== LISTED ENTRIES ==

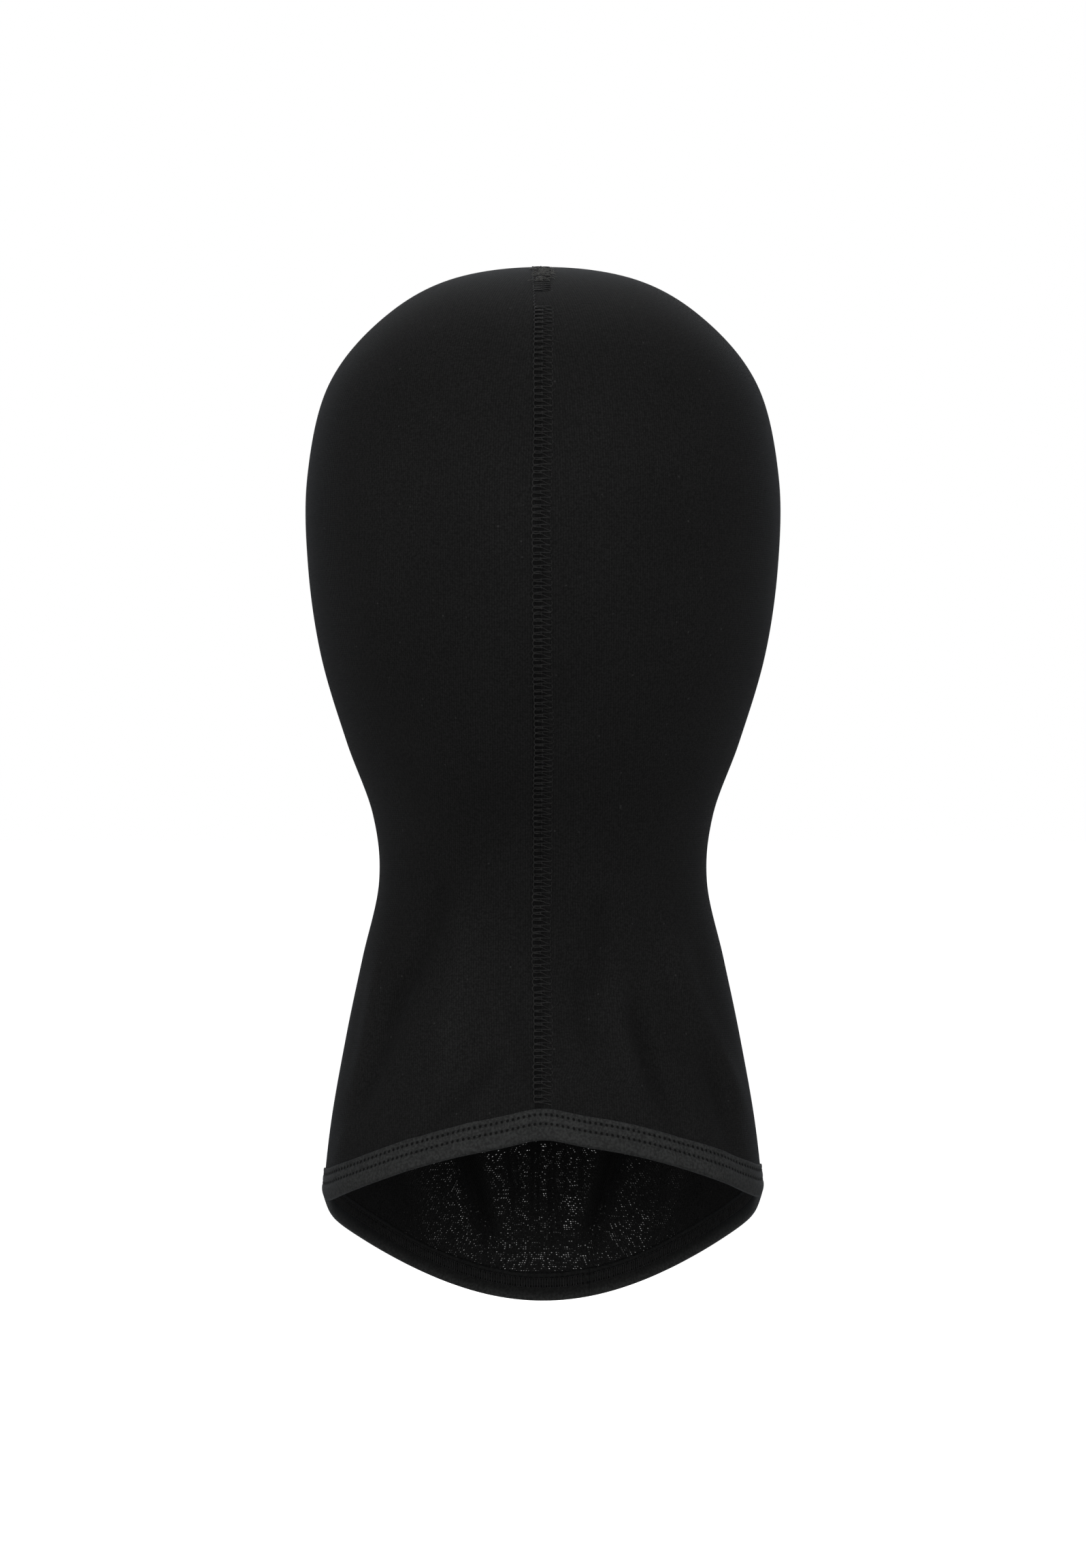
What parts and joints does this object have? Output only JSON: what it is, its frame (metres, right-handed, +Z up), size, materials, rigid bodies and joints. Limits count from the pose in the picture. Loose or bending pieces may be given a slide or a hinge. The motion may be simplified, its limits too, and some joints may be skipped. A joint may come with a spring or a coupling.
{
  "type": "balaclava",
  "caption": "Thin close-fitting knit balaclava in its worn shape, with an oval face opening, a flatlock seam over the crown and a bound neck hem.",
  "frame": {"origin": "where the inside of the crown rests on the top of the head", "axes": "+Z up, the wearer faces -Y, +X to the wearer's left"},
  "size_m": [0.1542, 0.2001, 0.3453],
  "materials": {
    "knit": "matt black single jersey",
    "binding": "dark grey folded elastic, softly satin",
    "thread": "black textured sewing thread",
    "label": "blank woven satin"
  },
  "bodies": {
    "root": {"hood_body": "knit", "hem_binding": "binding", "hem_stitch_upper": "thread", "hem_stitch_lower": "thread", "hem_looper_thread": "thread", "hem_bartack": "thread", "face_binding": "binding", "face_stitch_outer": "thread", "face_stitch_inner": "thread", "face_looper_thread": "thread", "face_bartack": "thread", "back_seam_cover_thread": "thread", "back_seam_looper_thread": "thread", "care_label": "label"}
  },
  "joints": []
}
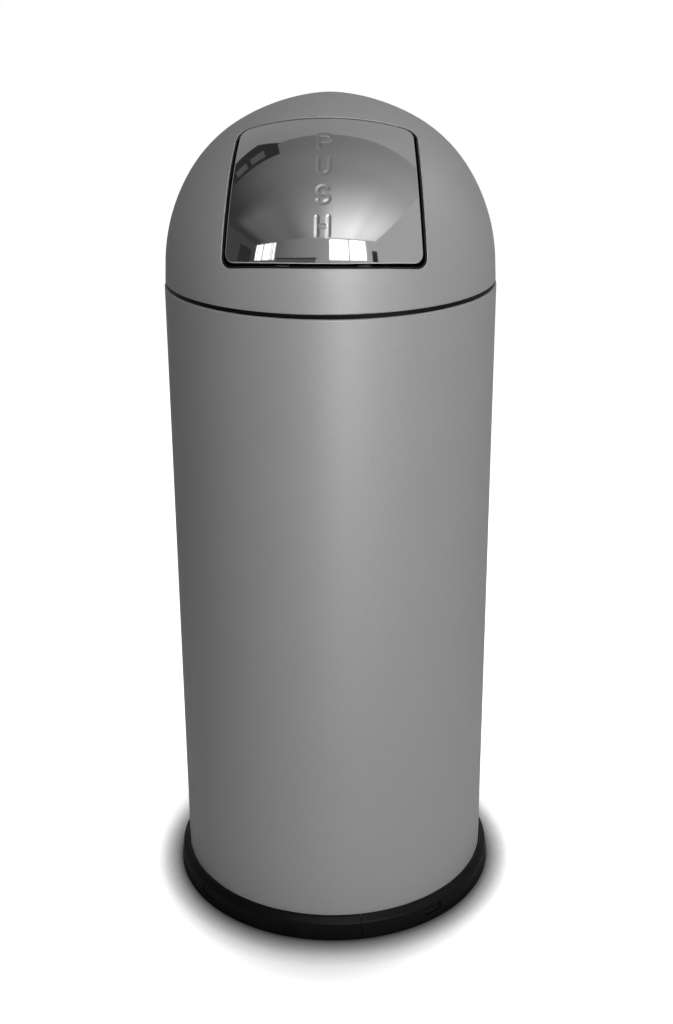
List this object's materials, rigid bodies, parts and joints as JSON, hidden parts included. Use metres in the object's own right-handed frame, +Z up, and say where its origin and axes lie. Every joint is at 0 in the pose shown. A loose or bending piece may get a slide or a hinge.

===

-- OBJECTIVE --
Copy out the whole listing exactly; please set it all down.

-- FULL RESPONSE --
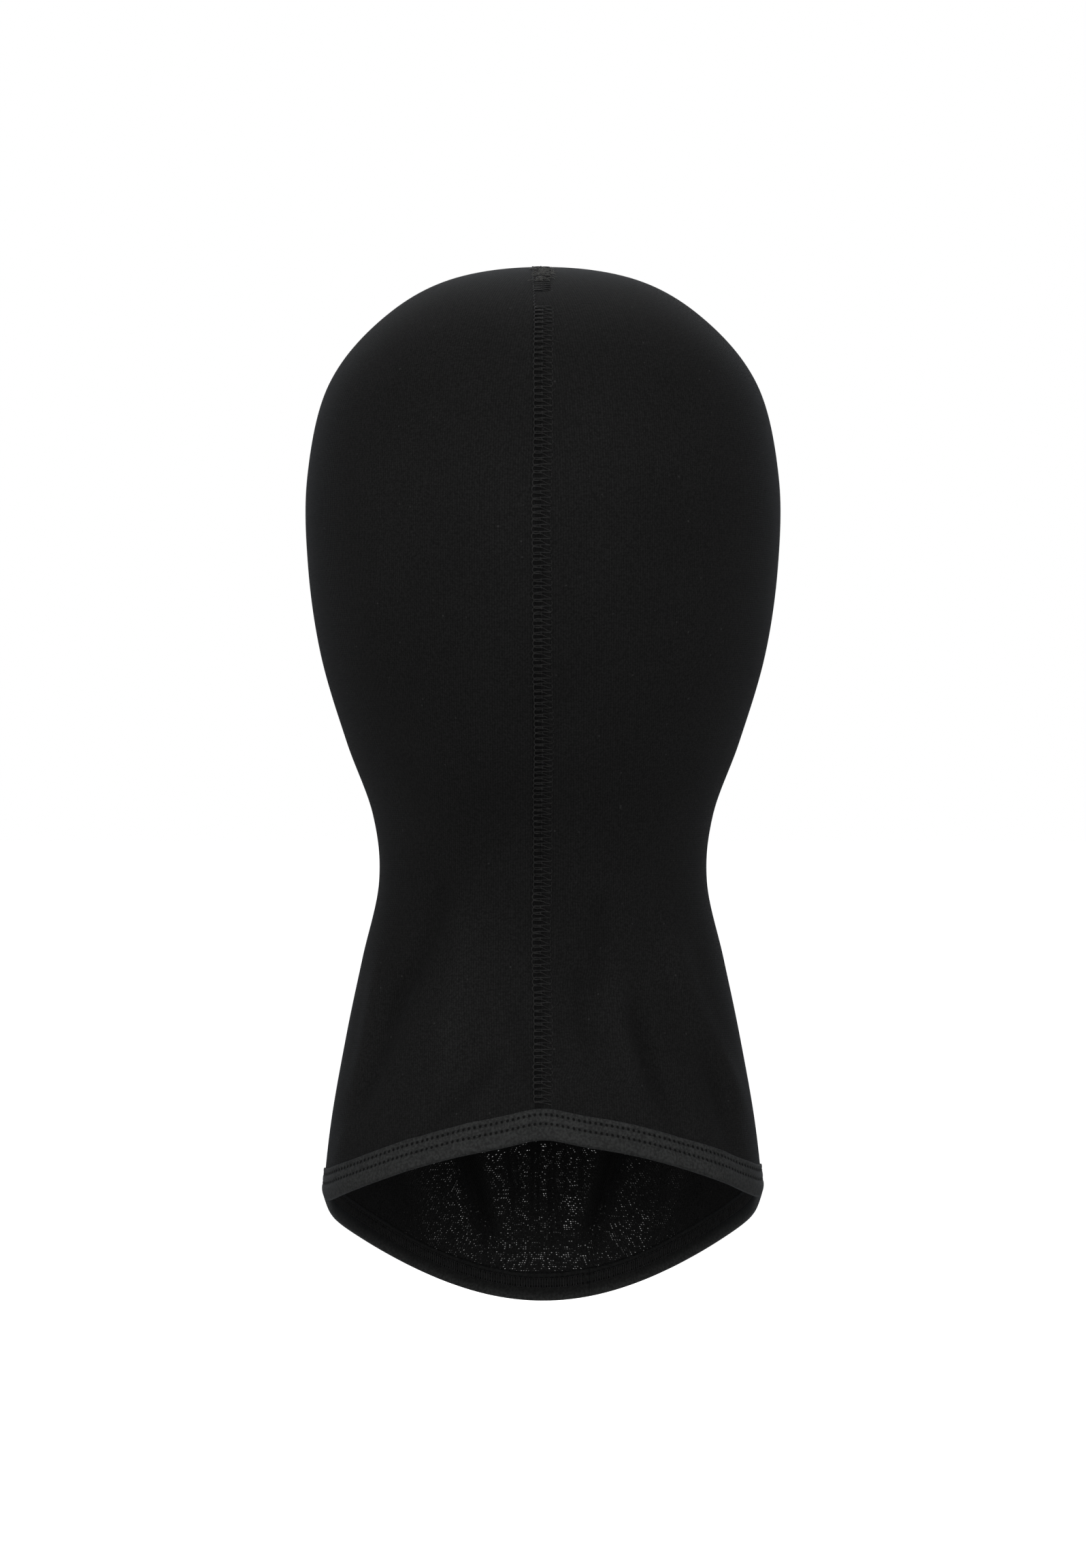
What parts and joints does this object have? Output only JSON: what it is, its frame (metres, right-handed, +Z up), size, materials, rigid bodies and joints. Limits count from the pose in the picture. Loose or bending pieces may be given a slide or a hinge. The motion may be simplified, its limits too, and some joints may be skipped. A joint may come with a spring or a coupling.
{
  "type": "balaclava",
  "caption": "Thin close-fitting knit balaclava in its worn shape, with an oval face opening, a flatlock seam over the crown and a bound neck hem.",
  "frame": {"origin": "where the inside of the crown rests on the top of the head", "axes": "+Z up, the wearer faces -Y, +X to the wearer's left"},
  "size_m": [0.1542, 0.2001, 0.3453],
  "materials": {
    "knit": "matt black single jersey",
    "binding": "dark grey folded elastic, softly satin",
    "thread": "black textured sewing thread",
    "label": "blank woven satin"
  },
  "bodies": {
    "root": {"hood_body": "knit", "hem_binding": "binding", "hem_stitch_upper": "thread", "hem_stitch_lower": "thread", "hem_looper_thread": "thread", "hem_bartack": "thread", "face_binding": "binding", "face_stitch_outer": "thread", "face_stitch_inner": "thread", "face_looper_thread": "thread", "face_bartack": "thread", "back_seam_cover_thread": "thread", "back_seam_looper_thread": "thread", "care_label": "label"}
  },
  "joints": []
}
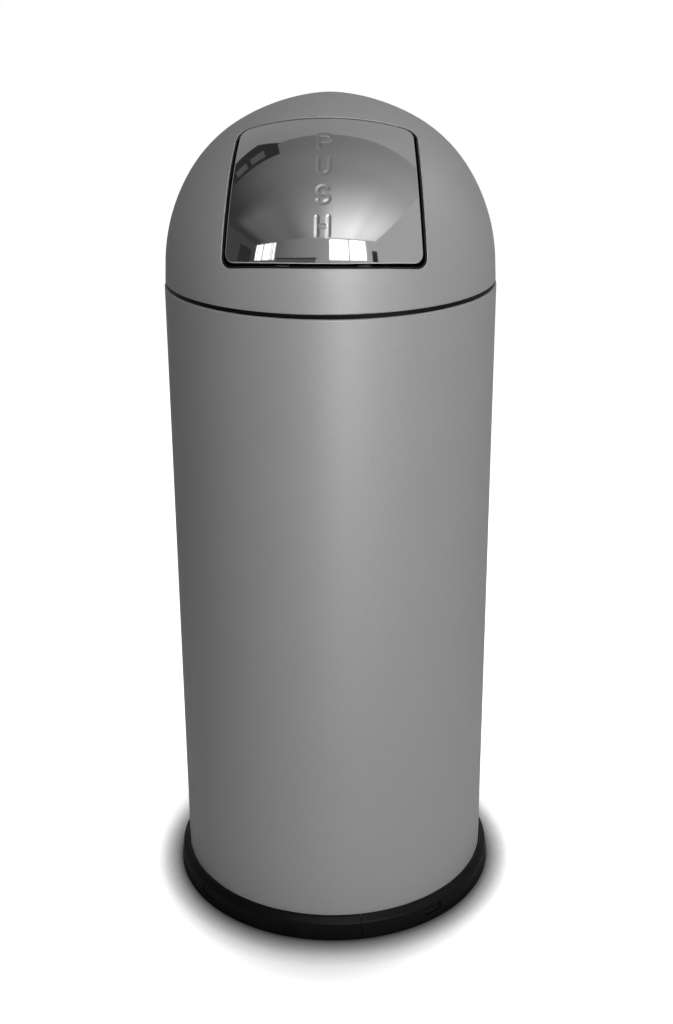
List this object's materials, rigid bodies, parts and joints as JSON, hidden parts included. Use metres in the object's own right-handed frame, +Z up, and say where its origin and axes lie. Every joint is at 0 in the pose shown. A loose or bending piece may get a slide or a hinge.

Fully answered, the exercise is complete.